- **SHORT TASK**: Only the lines from the start of the material through the line containing "closed: True if" are to be extracted, exactly as they appear.

- **MATERIAL**:
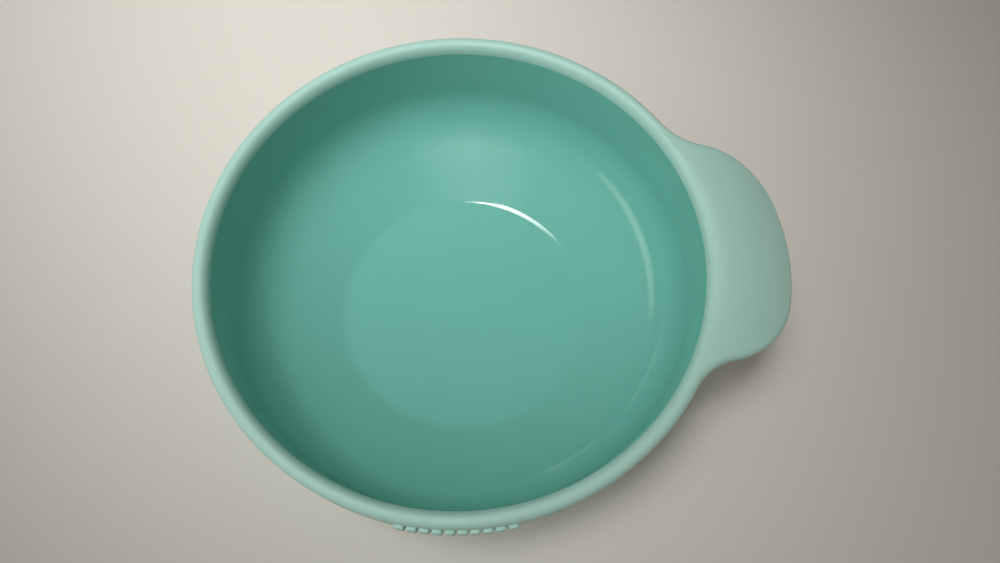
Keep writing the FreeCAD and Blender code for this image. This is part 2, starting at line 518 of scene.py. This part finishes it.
def turn_shell(
    name: str, points: Sequence[Point], spokes: int, closed: bool = False
) -> bpy.types.Object:
    """Grows a turned shell ring by ring, from the first point of its half section to the last.

    Args:
        name: The piece's name.
        points: Radius and height of each ring in millimetres. The first and last close on the axis
            unless the section is closed.
        spokes: Number of points in each ring.
        closed: True if the last ring meets the first, as in a hollow ring.

    Returns:
        The piece, with its normals outwards.
    """
    deselect()
    (r, z), rest = points[0], points[1:]
    bpy.ops.mesh.primitive_circle_add(
        vertices=spokes,
        radius=r * MM,
        location=(0, 0, z * MM),
        fill_type="NOTHING" if closed else "TRIFAN",
    )
    shell = settle(bpy.context.object, name)
    bpy.ops.object.mode_set(mode="EDIT")
    bpy.ops.mesh.select_mode(type="VERT")
    bpy.ops.mesh.select_all(action="DESELECT")
    if closed:
        bpy.ops.mesh.select_all(action="SELECT")
    else:
        bpy.ops.mesh.select_non_manifold()
    rings = [*rest, points[0]] if closed else rest
    for next_r, next_z in rings:
        bpy.ops.mesh.extrude_edges_move(TRANSFORM_OT_translate={"value": (0, 0, (next_z - z) * MM)})
        bpy.ops.transform.resize(
            value=(next_r / r, next_r / r, 1), center_override=(0, 0, next_z * MM)
        )
        r, z = next_r, next_z
    if closed:
        bpy.ops.mesh.select_all(action="SELECT")
        bpy.ops.mesh.remove_doubles(threshold=NEAR)
    else:
        bpy.ops.mesh.merge(type="CENTER")
    bpy.ops.mesh.select_all(action="SELECT")
    bpy.ops.mesh.normals_make_consistent(inside=False)
    bpy.ops.object.mode_set(mode="OBJECT")
    return shell


def dress(piece: bpy.types.Object, finishes: Sequence[bpy.types.Material]) -> None:
    """Puts finishes on a piece.

    Args:
        piece: The piece.
        finishes: Its materials, in the order that its faces number them.
    """
    piece.data.materials.clear()
    for finish in finishes:
        piece.data.materials.append(finish)


def report(piece: bpy.types.Object) -> None:
    """Logs a finished piece."""
    log.info("%s: %d faces", piece.name, len(piece.data.polygons))


# ---------------------------------------------------------------- bowl


@dataclass
class HandleOutline:
    """Plan outline of the thumb handle: arcs for its tip, shoulders and the hollows beside the rim."""

    rim_r: float
    reach: float
    tip_r: float = 50.0
    shoulder_r: float = 21.0
    shoulder_az: float = 16.0
    hollow_r: float = 15.0
    least_squareness: float = 0.5

    def __post_init__(self) -> None:
        """Works out the arcs' centres and the spokes where they meet."""
        shoulder_az = math.radians(self.shoulder_az)
        out = Vector((math.cos(shoulder_az), math.sin(shoulder_az)))
        self.tip_centre = Vector((self.reach - self.tip_r, 0.0))
        self.shoulder = self.tip_centre + out * (self.tip_r - self.shoulder_r)
        far, near = self.rim_r + self.hollow_r, self.shoulder_r + self.hollow_r
        gap = self.shoulder.length
        along = (far**2 - near**2 + gap**2) / (2 * gap)
        ahead = self.shoulder.normalized()
        aside = Vector((-ahead.y, ahead.x)) * math.sqrt(far**2 - along**2)
        self.hollow = ahead * along + aside
        tip_end = self.tip_centre + out * self.tip_r
        shoulder_end = self.shoulder + (self.hollow - self.shoulder).normalized() * self.shoulder_r
        self.spokes = [math.atan2(p.y, p.x) for p in (tip_end, shoulder_end, self.hollow)]

    def at(self, azimuth: float) -> tuple[float, float]:
        """Outline along one spoke.

        Args:
            azimuth: Direction of the spoke in radians from the handle's middle.

        Returns:
            Radius of the outline, and how much longer a spoke's way through its edge is than a
            square one.
        """
        azimuth = abs(azimuth)
        spoke = Vector((math.cos(azimuth), math.sin(azimuth)))
        if azimuth >= self.spokes[2]:
            return self.rim_r, 1.0
        side = 1.0
        if azimuth <= self.spokes[0]:
            centre, arc_r = self.tip_centre, self.tip_r
        elif azimuth <= self.spokes[1]:
            centre, arc_r = self.shoulder, self.shoulder_r
        else:
            centre, arc_r, side = self.hollow, self.hollow_r, -1.0
        ahead = centre.dot(spoke)
        r = ahead + side * math.sqrt(ahead**2 - centre.length_squared + arc_r**2)
        normal = (spoke * r - centre) / arc_r * side
        return r, 1.0 / max(self.least_squareness, normal.dot(spoke))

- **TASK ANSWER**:
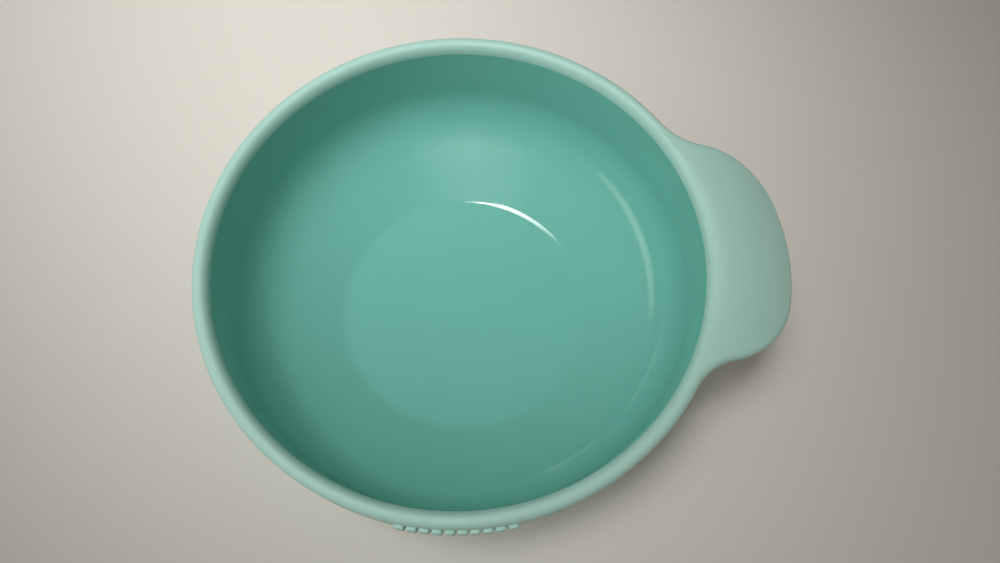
Keep writing the FreeCAD and Blender code for this image. This is part 2, starting at line 518 of scene.py. This part finishes it.
def turn_shell(
    name: str, points: Sequence[Point], spokes: int, closed: bool = False
) -> bpy.types.Object:
    """Grows a turned shell ring by ring, from the first point of its half section to the last.

    Args:
        name: The piece's name.
        points: Radius and height of each ring in millimetres. The first and last close on the axis
            unless the section is closed.
        spokes: Number of points in each ring.
        closed: True if the last ring meets the first, as in a hollow ring.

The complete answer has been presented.